OBJECTIVE ::
Below is a listing; reproduce each line of it exactly.

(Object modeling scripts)
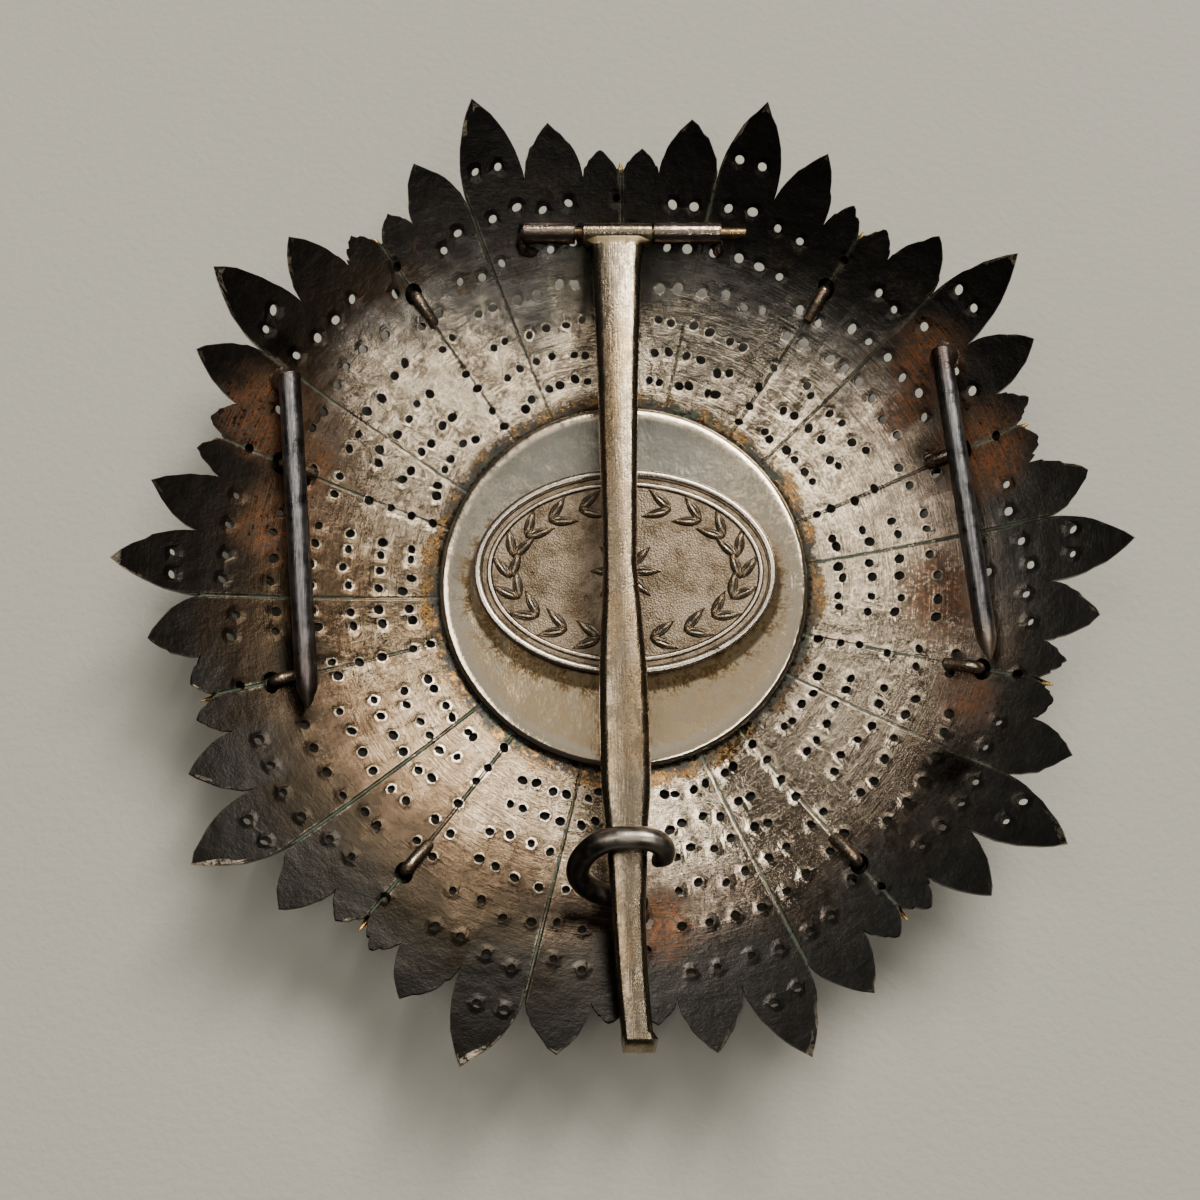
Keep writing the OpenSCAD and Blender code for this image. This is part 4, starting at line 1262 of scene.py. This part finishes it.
# The room: a table covered with pale paper, a window's soft light from the upper right with three
# weaker ones to fill it, and a camera held some 15 cm over the table.
camera_data = bpy.data.cameras.new("camera")
camera_data.lens = 51.98
camera_data.sensor_width = 36.0
camera_data.clip_start = 0.002
camera = bpy.data.objects.new("camera", camera_data)
camera.location = Vector((-2.715, -32.077, 152.70)) * MM
camera.rotation_euler = (math.radians(11.71), math.radians(-0.24), 0)
bpy.context.scene.collection.objects.link(camera)
bpy.context.scene.camera = camera

world = bpy.data.worlds.new("room")
world.use_nodes = True
world.node_tree.nodes["Background"].inputs["Color"].default_value = (0.034, 0.033, 0.031, 1)
bpy.context.scene.world = world


def soft_light(name, place, size, power, colour, turn=0.0):
    """A soft box that faces the star, turned about its own axis; its place and size are in metres."""
    light = bpy.data.lights.new(name, "AREA")
    light.shape = "RECTANGLE"
    light.size, light.size_y = size
    light.energy = power
    light.color = colour
    lamp = bpy.data.objects.new(name, light)
    aim = (-Vector(place)).to_track_quat("-Z", "Y").to_matrix() @ Matrix.Rotation(math.radians(turn), 3, "Z")
    lamp.location = place
    lamp.rotation_euler = aim.to_euler()
    bpy.context.scene.collection.objects.link(lamp)


soft_light("window", (0.36, 0.72, 1.1), (0.62, 0.45), 19.5, (1.0, 0.965, 0.895))
soft_light("ceiling", (-0.45, 0.12, 1.25), (0.45, 0.45), 3.3, (1.0, 0.95, 0.86))
soft_light("card", (0.0, 0.12, 1.2), (0.8, 0.6), 0.6, (1.0, 0.93, 0.81))
soft_light("strip", (0.36, -0.23, 1.2), (0.72, 0.045), 2.9, (1.0, 0.96, 0.88), 11.0)


def table_paper():
    """Pale matt paper with a faint tooth."""
    finish = Finish("table_paper", Roughness=0.9)
    shade = finish.mix(finish.noise(60.0, 2.0), (0.46, 0.447, 0.388), (0.515, 0.502, 0.443))
    tooth = finish.bump(finish.noise(0.7, 3.0), 0.12)
    return finish.shade(Base_Color=shade, Normal=tooth)


bm = bmesh.new()
bmesh.ops.create_grid(bm, x_segments=1, y_segments=1, size=1.5)
mesh = bpy.data.meshes.new("table")
bm.to_mesh(mesh)
bm.free()
mesh.materials.append(table_paper())
table = bpy.data.objects.new("table", mesh)
bpy.context.scene.collection.objects.link(table)
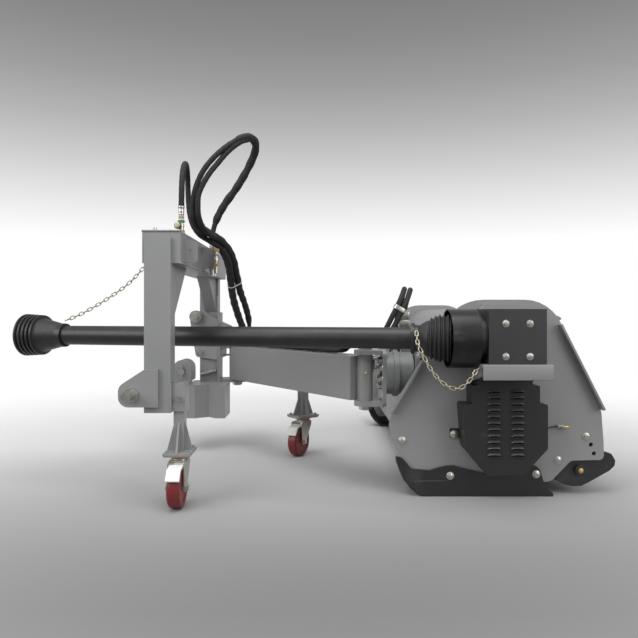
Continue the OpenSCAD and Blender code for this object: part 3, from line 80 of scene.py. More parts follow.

OUTPUT FOR THIS TASK ::
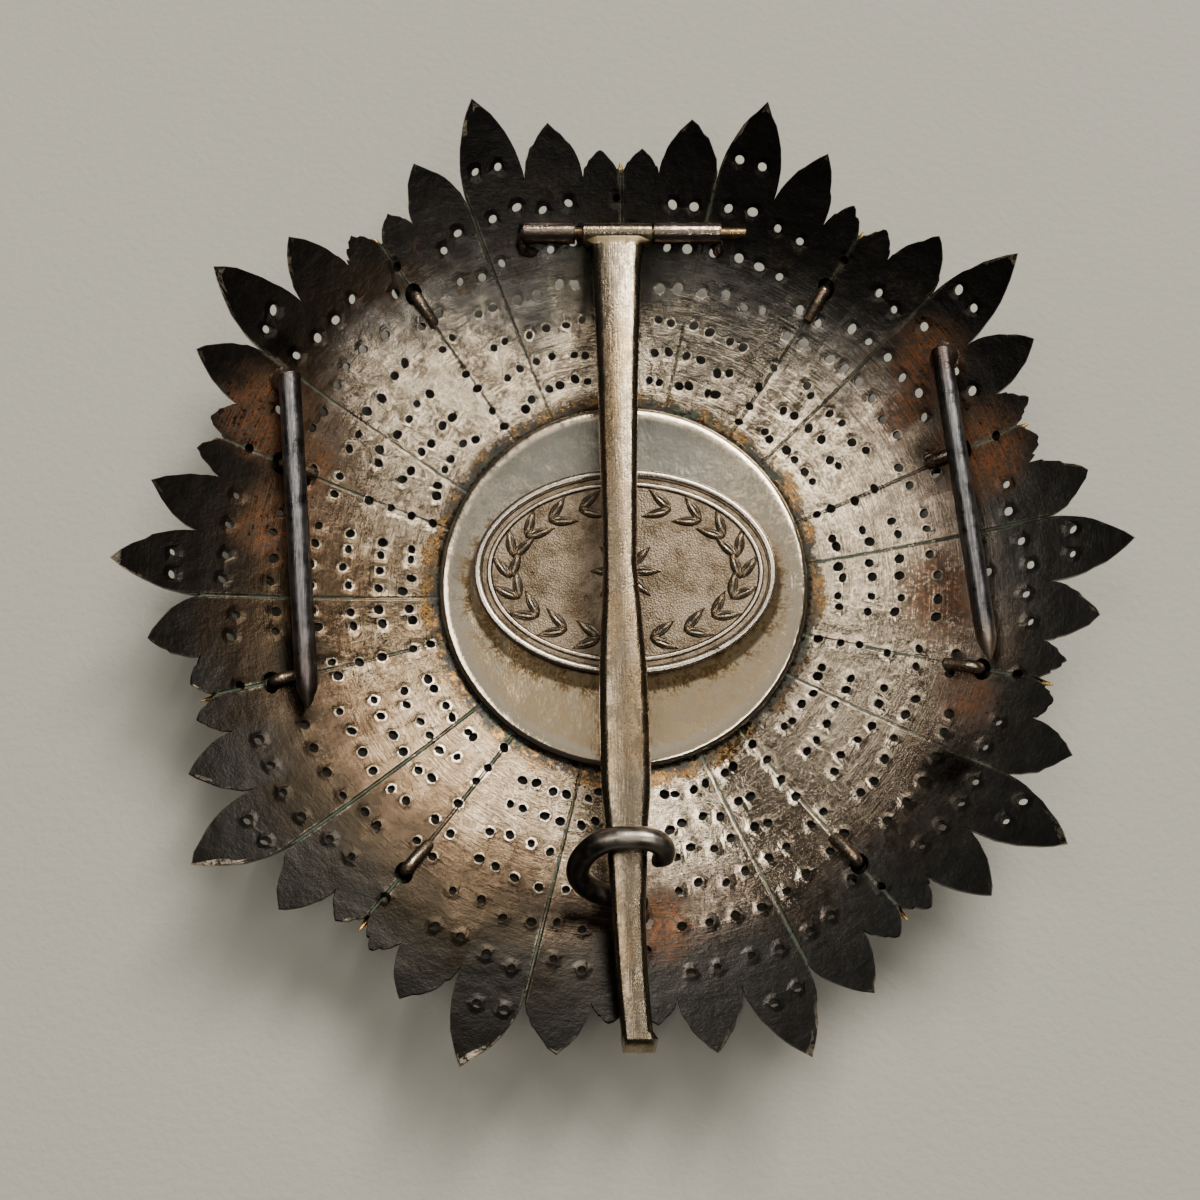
Keep writing the OpenSCAD and Blender code for this image. This is part 4, starting at line 1262 of scene.py. This part finishes it.
# The room: a table covered with pale paper, a window's soft light from the upper right with three
# weaker ones to fill it, and a camera held some 15 cm over the table.
camera_data = bpy.data.cameras.new("camera")
camera_data.lens = 51.98
camera_data.sensor_width = 36.0
camera_data.clip_start = 0.002
camera = bpy.data.objects.new("camera", camera_data)
camera.location = Vector((-2.715, -32.077, 152.70)) * MM
camera.rotation_euler = (math.radians(11.71), math.radians(-0.24), 0)
bpy.context.scene.collection.objects.link(camera)
bpy.context.scene.camera = camera

world = bpy.data.worlds.new("room")
world.use_nodes = True
world.node_tree.nodes["Background"].inputs["Color"].default_value = (0.034, 0.033, 0.031, 1)
bpy.context.scene.world = world


def soft_light(name, place, size, power, colour, turn=0.0):
    """A soft box that faces the star, turned about its own axis; its place and size are in metres."""
    light = bpy.data.lights.new(name, "AREA")
    light.shape = "RECTANGLE"
    light.size, light.size_y = size
    light.energy = power
    light.color = colour
    lamp = bpy.data.objects.new(name, light)
    aim = (-Vector(place)).to_track_quat("-Z", "Y").to_matrix() @ Matrix.Rotation(math.radians(turn), 3, "Z")
    lamp.location = place
    lamp.rotation_euler = aim.to_euler()
    bpy.context.scene.collection.objects.link(lamp)


soft_light("window", (0.36, 0.72, 1.1), (0.62, 0.45), 19.5, (1.0, 0.965, 0.895))
soft_light("ceiling", (-0.45, 0.12, 1.25), (0.45, 0.45), 3.3, (1.0, 0.95, 0.86))
soft_light("card", (0.0, 0.12, 1.2), (0.8, 0.6), 0.6, (1.0, 0.93, 0.81))
soft_light("strip", (0.36, -0.23, 1.2), (0.72, 0.045), 2.9, (1.0, 0.96, 0.88), 11.0)


def table_paper():
    """Pale matt paper with a faint tooth."""
    finish = Finish("table_paper", Roughness=0.9)
    shade = finish.mix(finish.noise(60.0, 2.0), (0.46, 0.447, 0.388), (0.515, 0.502, 0.443))
    tooth = finish.bump(finish.noise(0.7, 3.0), 0.12)
    return finish.shade(Base_Color=shade, Normal=tooth)


bm = bmesh.new()
bmesh.ops.create_grid(bm, x_segments=1, y_segments=1, size=1.5)
mesh = bpy.data.meshes.new("table")
bm.to_mesh(mesh)
bm.free()
mesh.materials.append(table_paper())
table = bpy.data.objects.new("table", mesh)
bpy.context.scene.collection.objects.link(table)
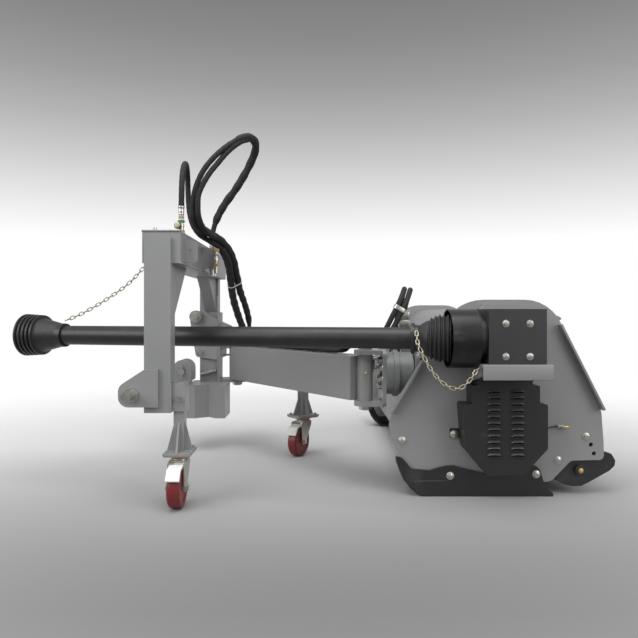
Continue the OpenSCAD and Blender code for this object: part 3, from line 80 of scene.py. More parts follow.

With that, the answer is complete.